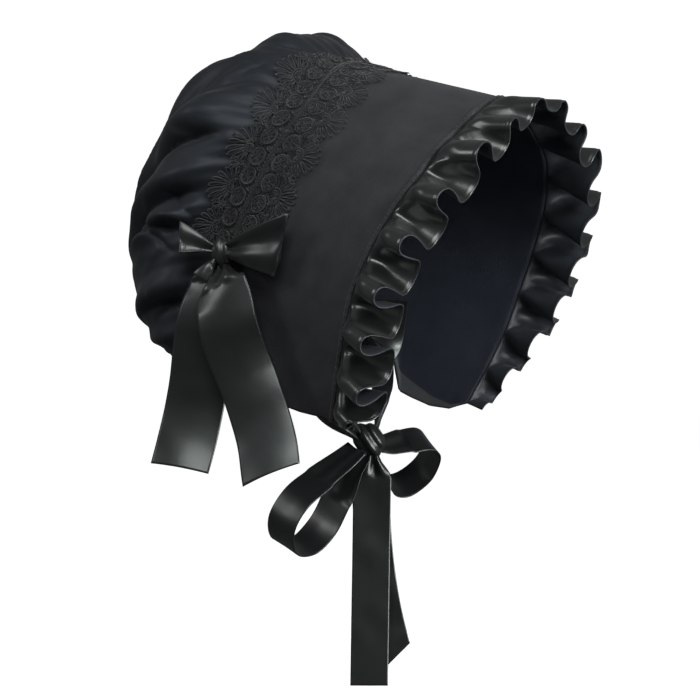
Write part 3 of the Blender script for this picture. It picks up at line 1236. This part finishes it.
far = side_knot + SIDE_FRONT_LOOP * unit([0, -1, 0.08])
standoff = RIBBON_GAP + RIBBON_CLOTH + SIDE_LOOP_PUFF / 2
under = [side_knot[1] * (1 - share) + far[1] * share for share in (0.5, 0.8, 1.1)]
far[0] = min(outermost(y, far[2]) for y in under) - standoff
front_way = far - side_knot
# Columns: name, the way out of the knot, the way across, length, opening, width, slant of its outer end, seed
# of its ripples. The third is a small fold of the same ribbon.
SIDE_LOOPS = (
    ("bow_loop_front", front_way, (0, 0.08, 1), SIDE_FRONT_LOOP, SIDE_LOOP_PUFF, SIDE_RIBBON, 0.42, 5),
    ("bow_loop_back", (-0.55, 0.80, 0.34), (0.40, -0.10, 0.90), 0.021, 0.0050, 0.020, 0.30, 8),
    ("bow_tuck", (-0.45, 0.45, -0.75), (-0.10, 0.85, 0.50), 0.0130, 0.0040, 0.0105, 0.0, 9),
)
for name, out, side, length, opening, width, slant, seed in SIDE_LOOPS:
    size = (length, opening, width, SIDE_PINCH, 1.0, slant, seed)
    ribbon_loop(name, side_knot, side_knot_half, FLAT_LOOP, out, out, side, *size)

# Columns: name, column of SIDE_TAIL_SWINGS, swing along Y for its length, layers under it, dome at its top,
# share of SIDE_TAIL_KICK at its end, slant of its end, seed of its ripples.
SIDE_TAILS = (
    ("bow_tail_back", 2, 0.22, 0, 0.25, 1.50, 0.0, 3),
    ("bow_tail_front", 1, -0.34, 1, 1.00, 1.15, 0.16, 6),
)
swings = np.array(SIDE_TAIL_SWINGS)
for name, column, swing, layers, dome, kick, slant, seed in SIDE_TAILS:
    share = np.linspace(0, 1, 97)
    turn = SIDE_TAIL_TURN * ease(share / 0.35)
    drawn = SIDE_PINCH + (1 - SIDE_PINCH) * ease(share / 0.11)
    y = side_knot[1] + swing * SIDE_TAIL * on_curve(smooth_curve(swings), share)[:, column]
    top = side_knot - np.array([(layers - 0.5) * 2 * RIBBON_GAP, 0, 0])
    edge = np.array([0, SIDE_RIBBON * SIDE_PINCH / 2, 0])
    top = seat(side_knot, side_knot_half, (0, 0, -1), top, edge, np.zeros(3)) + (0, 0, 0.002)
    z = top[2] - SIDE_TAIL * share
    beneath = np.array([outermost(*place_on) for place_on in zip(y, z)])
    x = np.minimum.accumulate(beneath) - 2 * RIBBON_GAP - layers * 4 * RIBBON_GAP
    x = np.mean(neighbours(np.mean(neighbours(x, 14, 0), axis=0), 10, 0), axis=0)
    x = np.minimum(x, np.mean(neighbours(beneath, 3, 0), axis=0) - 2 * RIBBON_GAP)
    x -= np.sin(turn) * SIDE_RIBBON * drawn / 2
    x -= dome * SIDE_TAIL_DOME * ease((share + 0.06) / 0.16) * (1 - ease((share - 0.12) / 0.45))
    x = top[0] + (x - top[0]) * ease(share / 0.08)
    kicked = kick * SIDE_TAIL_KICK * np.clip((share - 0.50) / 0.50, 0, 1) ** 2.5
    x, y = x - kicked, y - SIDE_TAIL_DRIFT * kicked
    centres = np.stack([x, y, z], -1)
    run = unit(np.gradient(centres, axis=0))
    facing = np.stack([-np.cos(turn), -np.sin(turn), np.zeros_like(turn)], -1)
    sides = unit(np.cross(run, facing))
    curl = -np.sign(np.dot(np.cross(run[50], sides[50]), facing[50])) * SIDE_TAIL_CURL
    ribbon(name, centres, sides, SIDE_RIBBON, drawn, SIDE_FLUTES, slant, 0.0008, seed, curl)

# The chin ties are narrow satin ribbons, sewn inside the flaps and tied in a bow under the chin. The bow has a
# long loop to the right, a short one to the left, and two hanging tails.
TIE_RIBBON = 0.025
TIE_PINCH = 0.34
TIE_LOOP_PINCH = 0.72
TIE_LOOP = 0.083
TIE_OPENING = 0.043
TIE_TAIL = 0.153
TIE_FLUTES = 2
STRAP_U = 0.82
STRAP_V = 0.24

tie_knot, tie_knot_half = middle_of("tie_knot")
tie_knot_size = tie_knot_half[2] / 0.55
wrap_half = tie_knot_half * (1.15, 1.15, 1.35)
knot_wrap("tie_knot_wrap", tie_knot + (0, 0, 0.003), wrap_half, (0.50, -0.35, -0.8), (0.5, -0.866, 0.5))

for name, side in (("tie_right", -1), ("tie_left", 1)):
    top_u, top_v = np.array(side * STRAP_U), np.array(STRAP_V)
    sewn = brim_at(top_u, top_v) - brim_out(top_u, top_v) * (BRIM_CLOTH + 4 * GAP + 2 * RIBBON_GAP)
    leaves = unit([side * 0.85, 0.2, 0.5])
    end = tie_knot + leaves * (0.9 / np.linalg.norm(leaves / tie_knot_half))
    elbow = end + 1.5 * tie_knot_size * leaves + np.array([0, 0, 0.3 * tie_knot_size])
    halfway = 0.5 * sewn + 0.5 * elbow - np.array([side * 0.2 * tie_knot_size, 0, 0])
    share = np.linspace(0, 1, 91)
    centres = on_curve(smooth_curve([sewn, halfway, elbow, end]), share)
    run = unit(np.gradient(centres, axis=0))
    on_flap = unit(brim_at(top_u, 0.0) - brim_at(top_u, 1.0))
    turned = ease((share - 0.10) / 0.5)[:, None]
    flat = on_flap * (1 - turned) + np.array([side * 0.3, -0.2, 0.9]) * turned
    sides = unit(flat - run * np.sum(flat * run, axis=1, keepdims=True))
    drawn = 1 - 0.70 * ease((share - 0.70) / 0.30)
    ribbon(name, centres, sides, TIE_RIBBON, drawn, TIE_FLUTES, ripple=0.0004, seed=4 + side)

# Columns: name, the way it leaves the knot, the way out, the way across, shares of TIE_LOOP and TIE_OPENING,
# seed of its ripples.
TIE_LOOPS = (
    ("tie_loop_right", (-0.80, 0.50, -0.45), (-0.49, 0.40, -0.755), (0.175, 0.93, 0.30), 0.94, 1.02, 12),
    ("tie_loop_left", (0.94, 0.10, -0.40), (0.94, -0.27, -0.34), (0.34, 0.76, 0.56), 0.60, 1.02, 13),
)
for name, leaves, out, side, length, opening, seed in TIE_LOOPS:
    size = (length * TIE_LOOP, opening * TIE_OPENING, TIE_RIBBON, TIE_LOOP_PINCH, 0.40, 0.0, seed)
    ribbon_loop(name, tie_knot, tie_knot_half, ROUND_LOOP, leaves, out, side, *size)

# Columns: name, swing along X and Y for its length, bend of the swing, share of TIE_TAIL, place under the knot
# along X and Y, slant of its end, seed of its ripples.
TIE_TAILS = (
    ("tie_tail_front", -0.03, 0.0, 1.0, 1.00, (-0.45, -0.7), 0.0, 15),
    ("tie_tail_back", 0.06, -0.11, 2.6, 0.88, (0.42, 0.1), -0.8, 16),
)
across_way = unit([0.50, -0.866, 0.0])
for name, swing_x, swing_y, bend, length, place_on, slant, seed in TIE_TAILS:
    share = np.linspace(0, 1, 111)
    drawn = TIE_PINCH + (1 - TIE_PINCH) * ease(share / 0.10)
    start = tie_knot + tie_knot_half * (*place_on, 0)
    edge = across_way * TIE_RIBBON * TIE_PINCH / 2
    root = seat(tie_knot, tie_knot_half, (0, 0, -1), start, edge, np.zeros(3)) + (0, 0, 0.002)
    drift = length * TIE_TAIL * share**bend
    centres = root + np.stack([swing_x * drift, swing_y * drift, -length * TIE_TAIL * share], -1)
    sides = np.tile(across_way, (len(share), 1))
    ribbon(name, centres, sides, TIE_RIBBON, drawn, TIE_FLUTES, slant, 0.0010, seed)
------------------------------------
_What needs to be done_: Print the listing above from its first line through the line with "out, out, side, *size)", and stop there.

_Task answer_:
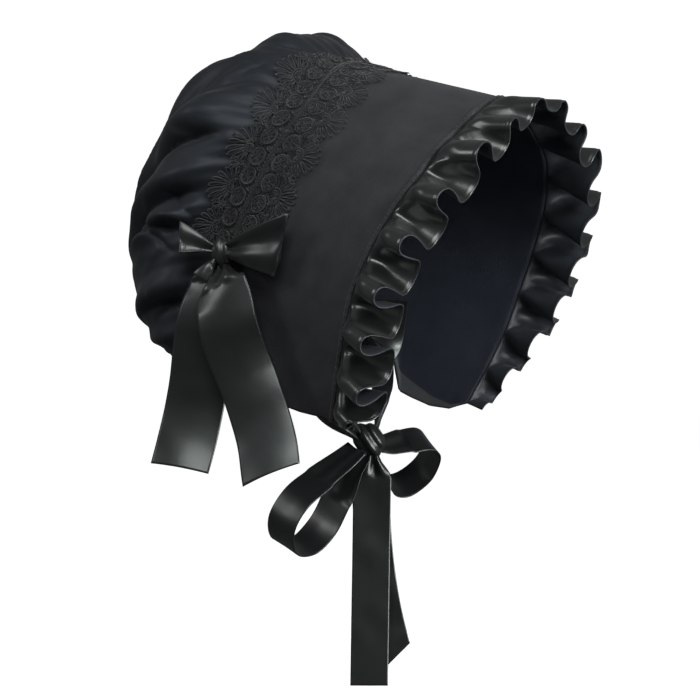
Write part 3 of the Blender script for this picture. It picks up at line 1236. This part finishes it.
far = side_knot + SIDE_FRONT_LOOP * unit([0, -1, 0.08])
standoff = RIBBON_GAP + RIBBON_CLOTH + SIDE_LOOP_PUFF / 2
under = [side_knot[1] * (1 - share) + far[1] * share for share in (0.5, 0.8, 1.1)]
far[0] = min(outermost(y, far[2]) for y in under) - standoff
front_way = far - side_knot
# Columns: name, the way out of the knot, the way across, length, opening, width, slant of its outer end, seed
# of its ripples. The third is a small fold of the same ribbon.
SIDE_LOOPS = (
    ("bow_loop_front", front_way, (0, 0.08, 1), SIDE_FRONT_LOOP, SIDE_LOOP_PUFF, SIDE_RIBBON, 0.42, 5),
    ("bow_loop_back", (-0.55, 0.80, 0.34), (0.40, -0.10, 0.90), 0.021, 0.0050, 0.020, 0.30, 8),
    ("bow_tuck", (-0.45, 0.45, -0.75), (-0.10, 0.85, 0.50), 0.0130, 0.0040, 0.0105, 0.0, 9),
)
for name, out, side, length, opening, width, slant, seed in SIDE_LOOPS:
    size = (length, opening, width, SIDE_PINCH, 1.0, slant, seed)
    ribbon_loop(name, side_knot, side_knot_half, FLAT_LOOP, out, out, side, *size)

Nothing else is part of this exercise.